Intrinsics Calibration: Through many low-level implementations and ablations, we realized that the projection of LiDAR to the fisheye frame (to obtain ground truth depth) was extremely sensitive to the distortion parameters of our camera. This made calibration very crucial. Upon further investigating the source package used for calibration (kalibr), we found out that the resolution of the calibration was not granular enough for our purpose.
Sparse Data: For our current dataset, we are using local LiDAR point clouds corresponding to our camera feeds. However, since the point cloud is very sparse, the ground truth data is also biased toward predicting dark outputs (One future direction that we were looking to implement is performing LiDAR-IMU SLAM, and then using the camera poses, to project a dense point cloud instead of sparse.
Model Size: The training process was also a little heavy since the training pipeline involved loading DINOv2, Metric3D, 6 RGB images (1028x1224), and the target point cloud. This made us resort to stochastic training (batch size = 1). We also later resorted to pre-processing data and saving DINOv2 and Metric3D outputs, to save training time per epoch (even though that limited data ablations). The final training time was still quite high, at approximately 2 hours per epoch.

Conclusion

Although the results are not promising in this pipeline, we believe the problem was broken down into solvable subtasks, for which the networks were quite suitable.

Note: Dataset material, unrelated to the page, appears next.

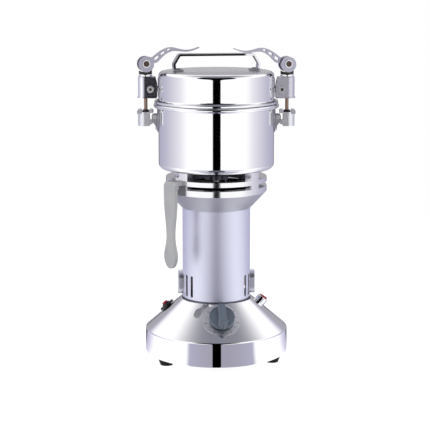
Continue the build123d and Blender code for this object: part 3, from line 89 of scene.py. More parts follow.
# ---------------------------------------------------------------- materials
class Finish:
    """A Principled material with short helpers for its nodes."""

    def __init__(self, name, colour, metallic, roughness, **sockets):
        self.mat = bpy.data.materials.new(name)
        self.mat.use_nodes = True
        self.tree = self.mat.node_tree
        self.shader = self.tree.nodes["Principled BSDF"]
        self.shader.inputs["Base Color"].default_value = (*colour, 1.0)
        self.shader.inputs["Metallic"].default_value = metallic
        self.shader.inputs["Roughness"].default_value = roughness
        for key, value in sockets.items():
            self.shader.inputs[key.replace("_", " ")].default_value = value
        self.colour = colour
        self.place = self.node("ShaderNodeTexCoord").outputs["Object"]
        self.bumps = None

    def node(self, kind, **settings):
        made = self.tree.nodes.new(kind)
        for key, value in settings.items():
            setattr(made, key, value)
        return made

    def link(self, start, end):
        self.tree.links.new(start, end)

    def math(self, operation, *values):
        made = self.node("ShaderNodeMath", operation=operation)
        for socket, value in zip(made.inputs, values):
            if isinstance(value, (int, float)):
                socket.default_value = value
            else:
                self.link(value, socket)
        return made.outputs[0]

    def parts(self):
        """The place as x, y and z."""
        made = self.node("ShaderNodeSeparateXYZ")
        self.link(self.place, made.inputs[0])
        return made.outputs

    def polar(self, along, round_, up):
        """Coordinates (radius, angle, height) about the axis of the mill, each with its own factor."""
        x, y, z = self.parts()
        squares = [self.math("MULTIPLY", value, value) for value in (x, y)]
        radius = self.math("SQRT", self.math("ADD", *squares))
        angle = self.math("ARCTAN2", y, x)
        joined = self.node("ShaderNodeCombineXYZ")
        self.link(self.math("MULTIPLY", radius, along), joined.inputs[0])
        self.link(self.math("MULTIPLY", angle, round_), joined.inputs[1])
        self.link(self.math("MULTIPLY", z, up), joined.inputs[2])
        return joined.outputs[0]

    def noise(self, vector, scale, detail, rough=0.55):
        made = self.node("ShaderNodeTexNoise")
        self.link(vector, made.inputs["Vector"])
        made.inputs["Scale"].default_value = scale
        made.inputs["Detail"].default_value = detail
        made.inputs["Roughness"].default_value = rough
        return made.outputs["Fac"]

    def spread(self, value, low, high, start=NOISE_LOW, end=NOISE_HIGH):
        """From low to high while the value goes from start to end."""
        made = self.node("ShaderNodeMapRange")
        self.link(value, made.inputs["Value"])
        made.inputs["From Min"].default_value = start
        made.inputs["From Max"].default_value = end
        made.inputs["To Min"].default_value = low
        made.inputs["To Max"].default_value = high
        return made.outputs["Result"]

    def after(self, value, start, end):
        """0 up to start and 1 from end on, both in millimetres."""
        return self.spread(value, 0.0, 1.0, start * MM, end * MM)

    def until(self, value, start, end):
        """1 up to start and 0 from end on, both in millimetres."""
        return self.spread(value, 1.0, 0.0, start * MM, end * MM)

    def tone(self, value, darker):
        """Colour between a darker shade and the plain one, by the value."""
        made = self.node("ShaderNodeMix", data_type="RGBA")
        self.link(self.spread(value, 0.0, 1.0), made.inputs["Factor"])
        made.inputs["A"].default_value = (*(c * darker for c in self.colour), 1.0)
        made.inputs["B"].default_value = (*self.colour, 1.0)
        self.link(made.outputs["Result"], self.shader.inputs["Base Color"])

    def rough(self, value, low, high):
        """Roughness from low to high, by the value."""
        self.link(self.spread(value, low, high), self.shader.inputs["Roughness"])

    def bump(self, value, depth, strength):
        """Relief of that depth in millimetres. Each call adds to the one before."""
        made = self.node("ShaderNodeBump")
        made.inputs["Strength"].default_value = strength
        made.inputs["Distance"].default_value = depth * MM
        self.link(value, made.inputs["Height"])
        if self.bumps is not None:
            self.link(self.bumps, made.inputs["Normal"])
        self.bumps = made.outputs["Normal"]
        self.link(self.bumps, self.shader.inputs["Normal"])

    def mix_into(self, socket, kind, factor, value):
        """Mix what the socket has now with another value, by the factor."""
        made = self.node("ShaderNodeMix", data_type=kind)
        self.link(factor, made.inputs["Factor"])
        target = self.shader.inputs[socket]
        if target.is_linked:
            self.link(target.links[0].from_socket, made.inputs["A"])
        else:
            made.inputs["A"].default_value = target.default_value
        made.inputs["B"].default_value = value
        self.link(made.outputs["Result"], target)
        return self

    def blend(self, factor, colour):
        """Mix the colour so far with another one, by the factor."""
        return self.mix_into("Base Color", "RGBA", factor, (*colour, 1.0))

    def slide(self, factor, roughness):
        """Mix the roughness so far with another one, by the factor."""
        return self.mix_into("Roughness", "FLOAT", factor, roughness)

    def soft_edges(self, radius):
        """Edges that catch the light as if rounded by that radius in millimetres."""
        made = self.node("ShaderNodeBevel", samples=6)
        made.inputs["Radius"].default_value = radius * MM
        self.bumps = made.outputs["Normal"]
        self.link(self.bumps, self.shader.inputs["Normal"])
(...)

The main roadblock to obtaining dense ground truth data for depth prediction remained a challenge to the very end. To solve this we tried many techniques, from undistortion, to paper implementations, to off-the-shelf packages (learning a lot in the process).
Collecting and pre-processing our own custom data proved a much harder task than we initially imagined. We came out with an increased appreciation for the work that goes in creating and maintaining large open-source datasets.
One insight we gained from this problem statement is that the choice of environment is crucial. In hindsight, a more dense and feature-rich environment would have been a good starting point for this problem.